The New York Times piece “Banks and Tech Firms Battle Over Something Akin to Gold: Your Data” calls attention to a battle that is raging behind the scenes of nearly every consumer in the United States. The contenders? Big Banks and Silicon Valley tech startups. What’s the prize? Your personal financial data.
As we’ve mentioned before, Big Banks such as Wells Fargo and J.P. Morgan are pushing to restrict technology companies’ access to personal financial data, which ranges from what you paid for dinner to what your mortgage is. Tech companies, such as Personal Capital, believe that these restrictions aren’t in the interest of security – as the Big Banks claim – but instead are created to limit competition from the tech industry.

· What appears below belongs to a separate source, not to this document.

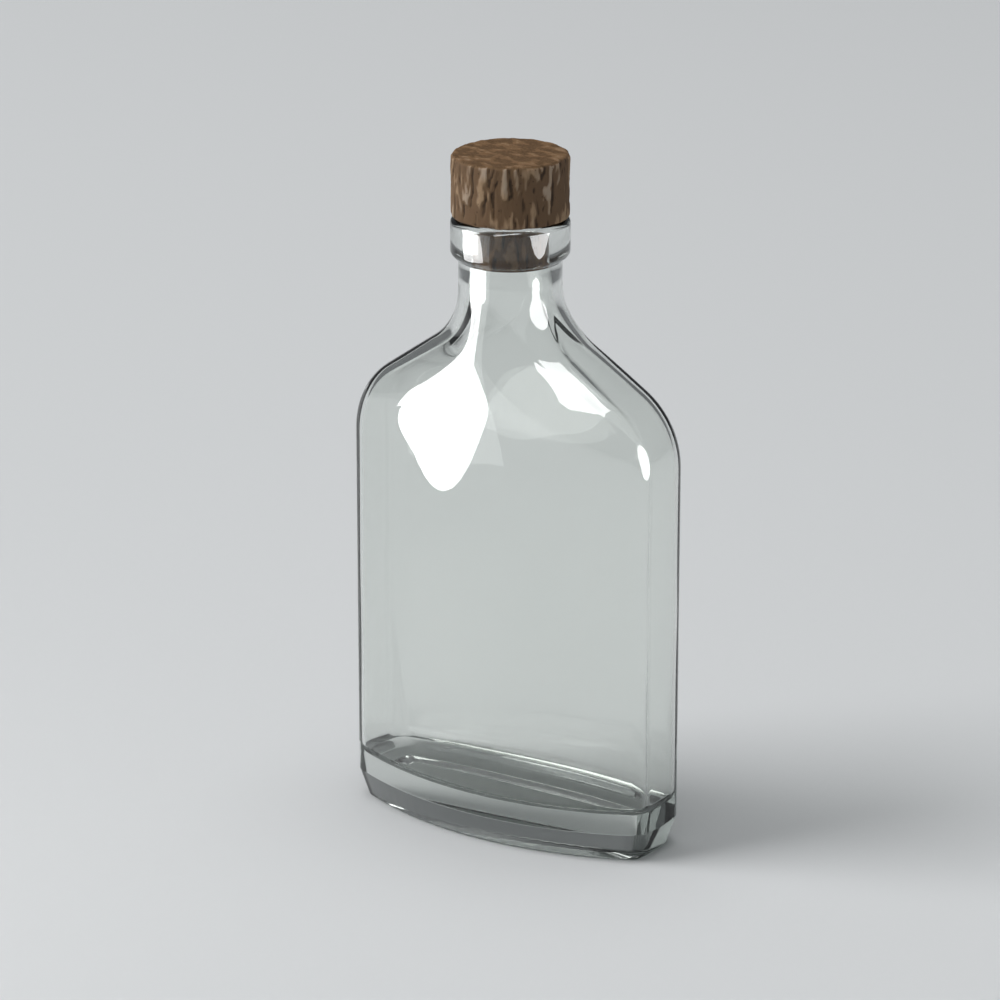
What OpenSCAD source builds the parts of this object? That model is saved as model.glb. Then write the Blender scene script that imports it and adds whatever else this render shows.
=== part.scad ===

As Bill Harris, our CEO says in the piece, “It’s pretty clear the real intent of the banks is to limit this data because it puts their business model at risk.”
Personal Capital users link their financial accounts in one dashboard for a holistic view of their financial lives. Our advisors can then give personal, technology-enhanced guidance to help clients achieve their long-term financial goals.
“We suss out the data and show the customer what they are actually paying,” Harris says in the NYT piece. “From a business model point of view, that is not in the best interest of the banks and brokers. It’s encouraging customers to get smart and get well-priced products.”